De moleculaire analyse van Teeling en haar collega's is een nieuwe en sterke steun voor de hypothese dat de grote vleermuizen (Megachiroptera) voort zijn gekomen uit één van de groepen van kleine vleermuizen. In het onderzoek komt duidelijk naar voren dat sommige families van vleermuizen met echolocatie, bijvoorbeeld de Hoefijzerneusvleermuizen (Rhinolophidae) en de Mousetailed bats (Rhinopomatidae), veel nauwer verwant zijn aan de Old World Fruit Bats (Megachiroptera, familie Pteropodidae) dan aan de meeste ander soorten Microchiroptera.

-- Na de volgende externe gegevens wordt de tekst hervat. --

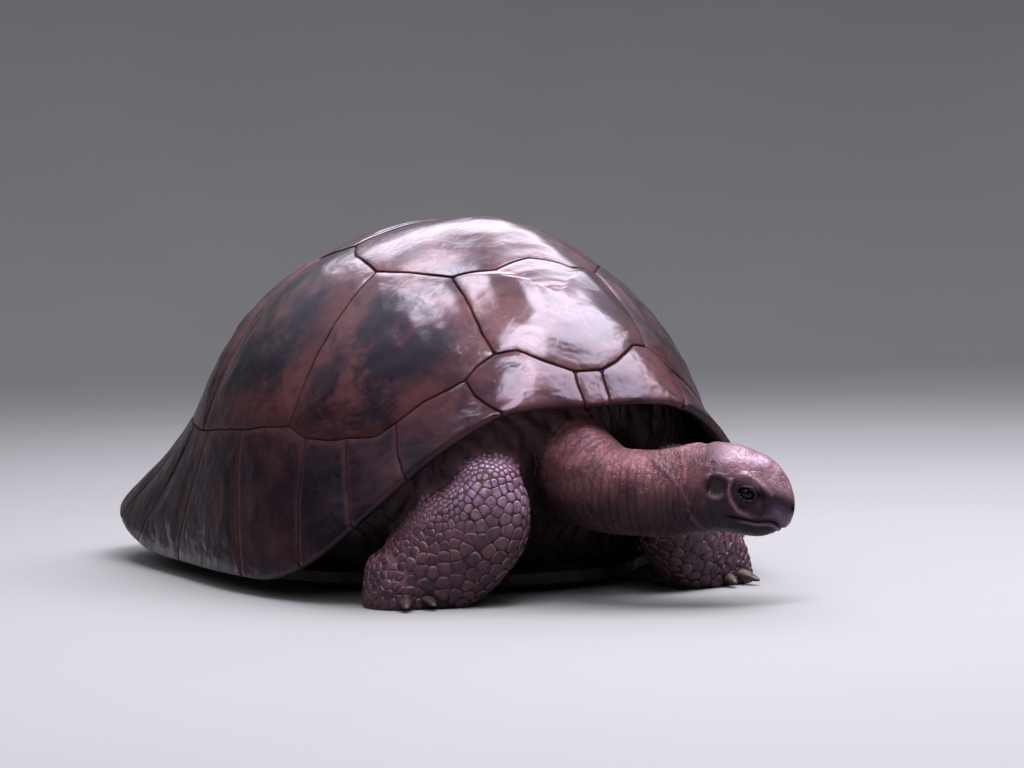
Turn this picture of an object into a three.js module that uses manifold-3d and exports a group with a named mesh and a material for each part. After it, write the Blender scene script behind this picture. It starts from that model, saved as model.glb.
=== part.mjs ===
// Giant tortoise of the Aldabra kind, an adult at rest: it lies on its plastron with the forelegs
// folded, the elbows forward, and holds its head low and turned to its left.
// Millimetres. -Y is forward, +X is the animal's left, +Z is up, and the ground is z = 0.
// The origin is on the flat underside of the plastron, under the middle of the shell.

import * as THREE from 'three';
import { mergeVertices } from 'three/addons/utils/BufferGeometryUtils.js';
import Module from 'manifold-3d';

const wasm = await Module();
wasm.setup();

// ---------------------------------------------------------------- driving dimensions

const GAP = 0.4;                  // clear space between two nodes that touch

const SHELL = {
  halfLength: 560,                // rim, nuchal edge to supracaudal edge
  halfWidth: 405,
  height: 546,                    // top of the dome above the ground
  apexY: -120,                    // the highest point lies forward of the middle
  broadBehind: 0.03,              // the rim is this much broader behind than in front
  frontSquareness: 2.75,          // superellipse exponents of the rim
  rearSquareness: 3.6,
  domeFront: 538,                 // half lengths and width of the dome inside the flared rim
  domeRear: 420,
  domeHalfWidth: 387,
  domeSquareness: 2.2,
  flareReach: 0.12,               // how far up the side the flare of the rim dies out
  cornerFlare: 36,                // the rim spreads this much more at its rear corners
  cornerAngle: 133,
  cornerSpread: 31,
  frontRimZ: 281,
  sideRimZ: 28,
  cornerRimZ: 88,
  rearRimZ: 116,
  frontFullness: 1.65,            // exponents of the dome's upright sections
  sideFullness: 2.13,
  rearFullness: 2.06,
  thickness: 15,
  lip: 13,
  seamDepth: 2.5,                 // the seams lie this deep under the plain dome
  seamHalfWidth: 7,
  plateRise: 1.5,
};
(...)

Een deel van het onderzoek van Teeling vond plaats in Nederland, door biochemicus Ole Madsen van het Nijmegen Center for Molecular Life Sciences (NCMLS) van de Radboud Universiteit. Hij is gespecialiseerd in de analyse van moleculaire verwantschap. Dergelijk onderzoek maakt gebruik van het gegeven dat het erfelijk materiaal van nauw verwante soorten moleculair slechts een klein beetje anders is. Door deze graduele verschillen tussen soorten terug te voeren op de gemeenschappelijke voorouder is nu de stamboom compleet. Uit deze puzzel is bovendien te berekenen hoeveel soorten in het fossiele archief ontbreken.

Zo blijkt in het onderzoek van Teeling en collega 's dat van ongeveer 61 % van alle vleermuissoorten die er bestaan hebben ieder spoor ontbreekt. Binnen de tak van de Megachiroptera is er zelfs van 98% van de soorten die ooit hebben bestaan nooit wat teruggevonden.

Bronnen:

Emma Teeling et al, 'A Molecular Phylogeny for Bats Illuminates Biogeography and the Fossil Record', in: Science, 28 januari 2005

Nancy Simmons, 'An Eocene Big Bang for Bats', in: Science, 28 januari 2005.